# using salt dough for hides and water bowls?



## AraCyanea (May 30, 2011)

I have been thinking of ways to make water bowls, because I would prefer to make one so I can make it how I would like it to be, other items I have used for my royal for waterbowl, he knocks them over, so I am making him one.

I was thinking of salt dough, I have seen one or two people mention it, but still not sure due to the high salt level, would it be okay to use once been oven dried?

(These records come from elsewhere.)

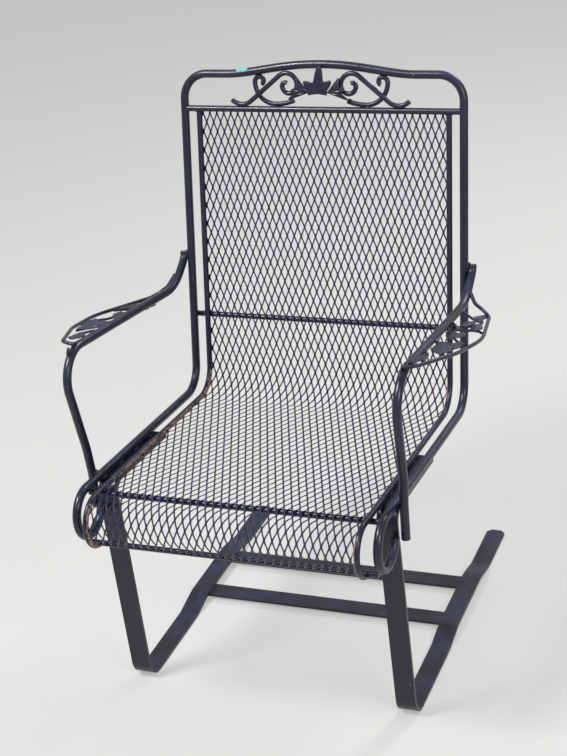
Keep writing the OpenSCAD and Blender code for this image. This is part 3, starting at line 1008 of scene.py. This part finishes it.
@dataclass
class LeafWork:
    """The stamped leaves of the arms and of the crest.

    An arm's leaf is its stalk's place out and forward, as shares of the ornament's reach and
    length, its turn outwards in degrees, its length and its width.
    """

    lines: ChairLines
    lift: float = 3.4
    arm_leaves: tuple[tuple[float, float, float, float, float], ...] = (
        (0.3, 0.13, 158, 50, 24), (0.1, 0.27, 20, 42, 17), (0.56, 0.22, 8, 62, 22),
        (0.5, 0.4, -12, 52, 21), (0.6, 0.6, 12, 48, 20), (0.4, 0.6, 8, 90, 38),
        (0.29, 0.84, -6, 62, 22), (0.7, 0.575, -14, 66, 20), (0.24, 0.39, 11, 62, 22),
        (0.42, 0.17, -16, 52, 20), (0.36, 0.09, 20, 44, 18))
    tulip: FanForm = FanForm(
        (18, 33), (-19, 51), 29, ((46, 9, 8), (-17, 14, 9), (8, 6, 8)), (38, 6, -10), 4.5, 9.9)
    middle: FanForm = FanForm(
        (0, 31), (-8, 188), 19, ((84, 31, 14), (88, 4, 40), (41, 17, 16), (139, 16, 17)),
        (84, 41, 139), 3.4, 11.9)

    def arm(self, side: Side, finish: bpy.types.Material) -> bpy.types.Object:
        """Makes the leaves of one arm.

        Args:
            side: the arm's side.
            finish: the material.

        Returns:
            The piece.
        """
        lines = self.lines
        leaves = []
        for out, share, turn, length, width in self.arm_leaves:
            a = math.radians(turn)
            run = lines.orn_dir * math.cos(a) + X_AXIS * math.sin(a)
            start = lines.orn(out, share) + lines.orn_up * self.lift
            if side is Side.LEFT:
                run.x, start.x = -run.x, -start.x
            leaves.append((LeafForm(length, width), frame_matrix(run, lines.orn_up, start)))
        tag = side.name.lower()
        return leaf_piece(f"leaves_arm_{tag}", leaves, f"arm_leaves_{tag}", finish)

    def crest(self, finish: bpy.types.Material) -> None:
        """Makes the tulips and the middle leaf of the crest.

        Args:
            finish: the material.
        """
        for side in Side:
            tag = side.name.lower()
            leaves = [(self.tulip, self.crest_place(side))]
            leaf_piece(f"tulip_{tag}", leaves, f"crest_tulip_{tag}", finish)
        leaves = [(self.middle, self.crest_place(Side.RIGHT))]
        leaf_piece("leaf_crest_middle", leaves, "crest_centre_leaf", finish)

    def crest_place(self, side: Side) -> Matrix:
        """The crest's own frame: out from the middle, up the back, and forward.

        Args:
            side: the side that it runs out to.

        Returns:
            The matrix from that frame to the chair's, mirrored on the left side.
        """
        lines = self.lines
        across, up, face = X_AXIS * side.value, lines.back_dir, -lines.back_out
        origin = lines.on_back(0, lines.back_len)
        rows = [(across[i], up[i], face[i], origin[i]) for i in range(3)]
        return Matrix((*rows, (0, 0, 0, 1)))


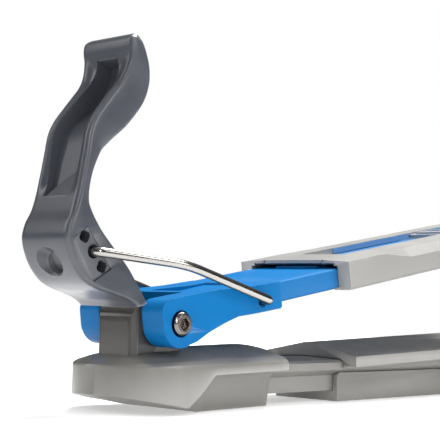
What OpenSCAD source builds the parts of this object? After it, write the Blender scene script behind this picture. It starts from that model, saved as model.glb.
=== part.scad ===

if it's okay, I will end up making custom hides too, which would be really handy


----------



## Caz87 (Feb 4, 2012)

x-istealbears said:


> I have been thinking of ways to make water bowls, because I would prefer to make one so I can make it how I would like it to be, other items I have used for my royal for waterbowl, he knocks them over, so I am making him one.
> 
> I was thinking of salt dough, I have seen one or two people mention it, but still not sure due to the high salt level, would it be okay to use once been oven dried?
> 
> if it's okay, I will end up making custom hides too, which would be really handy


I tried this method but it didn't work out for me, it just sort of crumbled :-(
The best cheap method I've found to work is using paper mache its really strong too, especially now its grouted! (It's fine to oven cook at 100 degrees too) 

hope this helps!


----------



## MantellaMan (Feb 3, 2012)

Caz87 said:


> I tried this method but it didn't work out for me, it just sort of crumbled :-(
> The best cheap method I've found to work is using paper mache its really strong too, especially now its grouted! (It's fine to oven cook at 100 degrees too)
> 
> hope this helps!


you could always cover the salt dough in a waterproof substance like Silicone Sealant, i mean it will sort out the high salt content problem because it would be fully covered and also it will be water proofed to hold in water


----------